Und was passiert, wenn das Berufungsgericht die Gewerbsmässigkeit verneint und das Verfahren als geringfügiges Vermögensdelikt mangels gültiger Strafanträge einzustellen ist? Dann muss der Kanton den Schädling entschädigen? Damit wäre ja das Ziel dann erreicht.
Es soll also verhindert werden, dass der Beschwerdeführer noch vor der Berufungsverhandlung wieder in seine schlechten Gewohnheiten zurückfällt und weitere Diebstähle begeht – wegen “der beförderlichen Führung von Strafverfahren”. Dann sprechen wir also den stärksten Eingriff in die persönliche Freiheit, den wir kennen, aus, damit die Strafverfolgungsbehörden es einfacher haben…?
Konsequenterweise müsste man bei diesem offenbar notorischen Gesetzesbrecher ja ohnehin einen fürsorgerischen Freiheitsentzug bzw. neu eine fürsorgerische Unterbringung anordnen, um ihn vor den Strafverfolgungsbehörden – oder vor sich selbst – zu schützen.
Spannend wären diesfalls die Erwägungen bezüglich der Höhe der Haftentschädigung (entgangener Verdienst etc.).

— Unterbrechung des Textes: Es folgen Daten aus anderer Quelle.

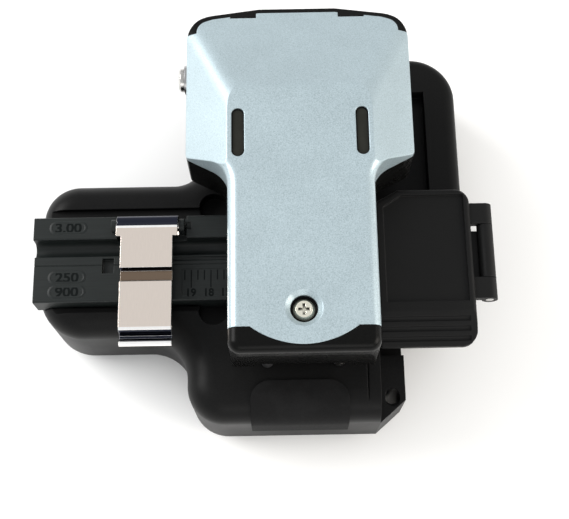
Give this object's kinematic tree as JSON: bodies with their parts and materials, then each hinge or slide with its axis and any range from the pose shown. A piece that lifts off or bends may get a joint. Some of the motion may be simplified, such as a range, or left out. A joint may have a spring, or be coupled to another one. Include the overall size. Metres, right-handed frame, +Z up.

Das ist keine Rechtsprechung. Das ist Polizeidoktrin konsequent umgesetzt. Das Gesetz verlangt ausdrücklich ein schweres Vergehen. Das zu beurteilende Delikt iist das eindeutig nicht. Ein Haftgrund ist nicht gegeben. Selbst das Bundesgericht ist nicht mehr bereit, nach Gesetz und Recht zu urteilen und das Grundrecht der Freiheit des Menschen zu achten. Ersetzen wir doch die ganze Rechtsprechung durch Entscheide von Sicherheitsdirektoren! Das wäre viel kostengünstiger und zudem aufrichtiger und weniger heuchlerisch. Das Ergebnis wäre das gleiche.